Sinatra had his mob connections too, and it is possible that he invited Exner to Las Vegas to compromise Jack. But the singer was devoted to Jack, considering it a high honor to be in his company. Moreover, if Sinatra had done so, he probably would have given Exner a room at the Sands Hotel, where he was performing. Instead, she stayed at the Tropicana Hotel for three nights.

F
rom this weekend on, Exner traveled for the next three years at the highest level of luxury, crisscrossing the country again and again. She invariably flew first-class, wearing high fashion and fur and apparently paying cash for tickets and accommodations. She had so much luggage that she paid for as much as one hundred pounds of overweight luggage. When she arrived at her destination, limousines took her to the finest hotels.

Exner simply did not have the resources herself to travel this way. As generous as her gentlemen friends in Los Angeles may have been, they did not provide her with enough to support so extravagant a lifestyle during much of her time away from California. Clearly her journeys were bankrolled by individuals who had more in mind than simply bedding the beautiful young woman.

When Jack invited Exner to meet him at the Plaza Hotel on March 7, 1960, she said that he offered to pay for her ticket. She claimed that she refused, yet flew first-class to New York City to stay at the exclusive hotel
where Jack was also staying. Exner had just received a $6,000 final settlement from her former husband in lieu of further alimony. At this moment, then, she knew that she would no longer have that regular monthly stipend. The $6,000 was undoubtedly the most money she had ever had at one time, a golden nest egg that she could use to advance her fortunes in the world.

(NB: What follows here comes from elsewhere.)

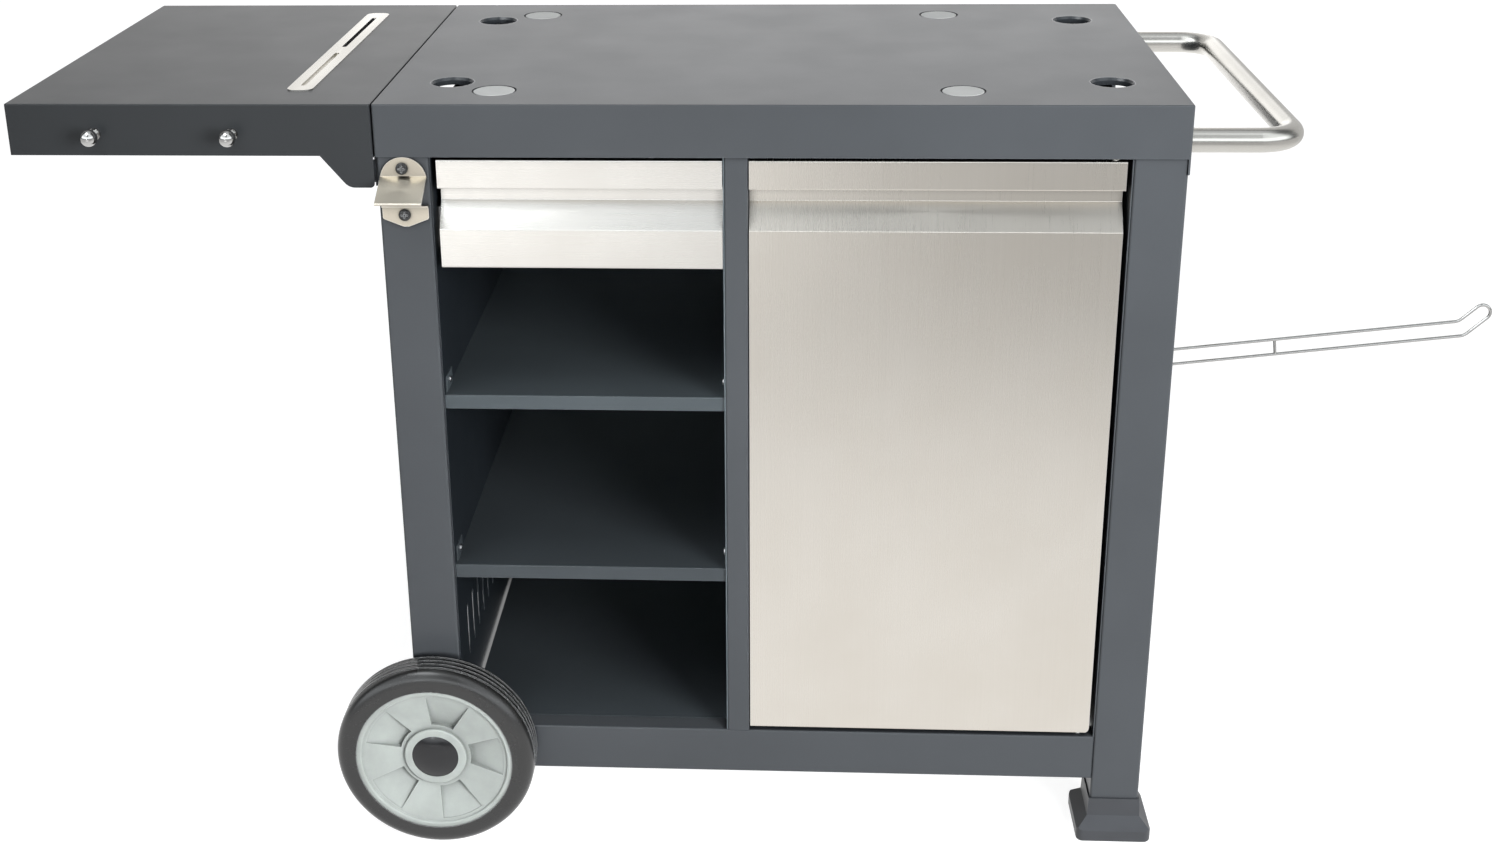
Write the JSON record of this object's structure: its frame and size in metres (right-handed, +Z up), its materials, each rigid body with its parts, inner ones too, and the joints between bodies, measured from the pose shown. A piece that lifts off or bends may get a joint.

Exner arrived in Jack’s room that evening looking like a privileged young woman of wealth and bearing. “It was a wonderful night of lovemaking,” Exner recalled. “Jack couldn’t have been more loving, more concerned about my feelings, more considerate, more gentle…. The next morning he sent me a dozen red roses with a card that said, ‘Thinking of you … J.’”

A week later Exner flew to Miami, where she said Sinatra had invited her to attend his performance at the Fontainebleau Hotel. Although her host had supposedly viciously insulted her, that did not prevent her from attending the farewell party for the last evening of Sinatra’s show. It was there that she says Sinatra introduced her to “a good friend of mine, Sam Flood,” one of the many aliases of Sam Giancana, the leader of the Chicago mob. The next evening Exner said that she had dinner with a group that included Giancana, still, by her admission, knowing neither Flood’s real name nor his profession.

Exner may have known far more about Giancana than she admitted. Jeanne Humphreys, the wife of Murray “the Camel” Humphreys, a leading mobster associated with Giancana, tells a different story in her unpublished memoirs. “Johnnie Rosselli
[sic]
who had been taken back into the fold was becoming a frequent visitor to Chicago bringing gossip about Mooney [Giancana] and his reveling with the ‘ratpack.’ He [Rosselli] said he had fixed [Giancana] up with a party girl that he’d taken to Florida when [his mistress] Phyllis [McGuire] wasn’t looking. I said the last girl I’d seen him [Giancana] with was named Judy and she was from Chicago. He said he meant Judy from California.”